Tuesday, March 4, 2014

Mid-term FY2014: Disappointing progress in planned government spending

The Ministry of Finance (MOF) released the mid-term review of FY2014 budget.  Despite the timely full budget, the government has been unable to spend money as expected. Particularly hit is capital expenditures, which are crucial to ‘crowd in’ private investments and create a foundation for growth to take off on a high and inclusive path.

As of mid-January 2014, the government was able to spend just 30.2% of total planned budget, 36.8% of planned recurrent expenditure, 13.5% of planned capital expenditure, and 18.5% of planned financing. The capital spending in the first half of FY2014 is actually lower than the proportion spent in FY2013, when the country did not even have a timely full budget.

The lack of absorption capacity and readiness of various government ministries to meet planned spending targets have also led the MOF to revise down the expenditure targets itself. Particularly, planned capital spending has been revised down to NRs71.7 billion, down from NRs.85.1 billion planned when the full budget was unveiled in mid-July 2013. The revised planned capital expenditure is about 3.7% of GDP, down from the planned 4.4% of GDP. Furthermore, the inability to spend money in full and on time is also reflected in the revised down planned foreign grants and loans.

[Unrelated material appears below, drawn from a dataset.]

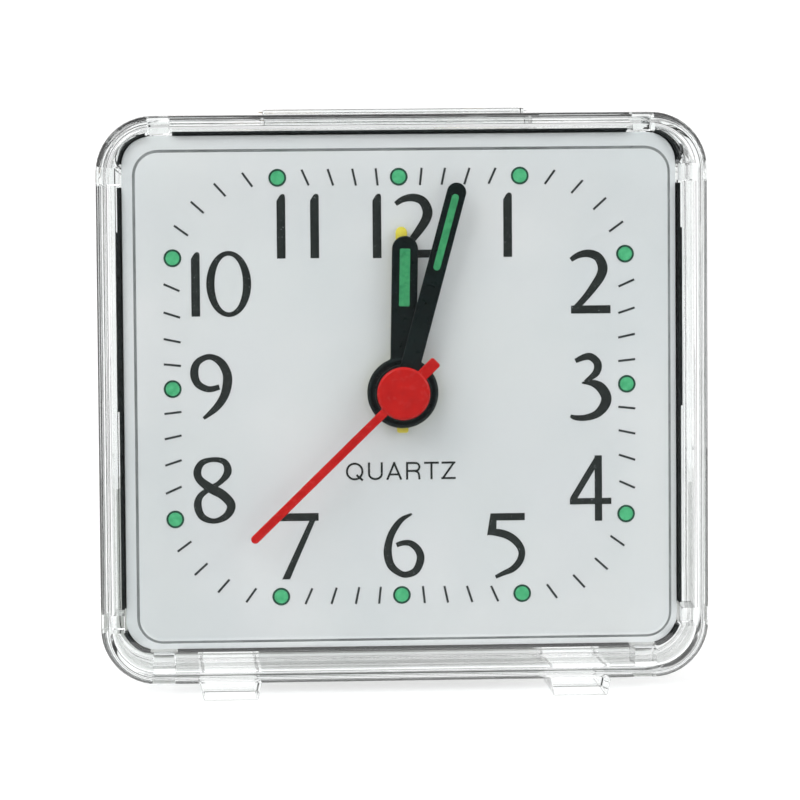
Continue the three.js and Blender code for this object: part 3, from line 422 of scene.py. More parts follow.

The higher planned budget [40.1% higher than FY2013 revised estimate; and according to the latest mid-term review target 20.9% higher than FY2013RE] is upping inflationary expectations, contributing to the prices pressures that are keeping inflation at a higher rate. Why target for higher planned expenditure when the ministries cannot spend the amount already allocated to them? It is doing more harm than good. May be performance based allocation should be the rule for each of the ministries. It is high time the government increased its absorption capacity.

The government is maintaining its 5.5% GDP growth target, but has revised inflation target up to 8.5%. The total revenue target is also scaled down. The budget is expected to be in surplus again this year.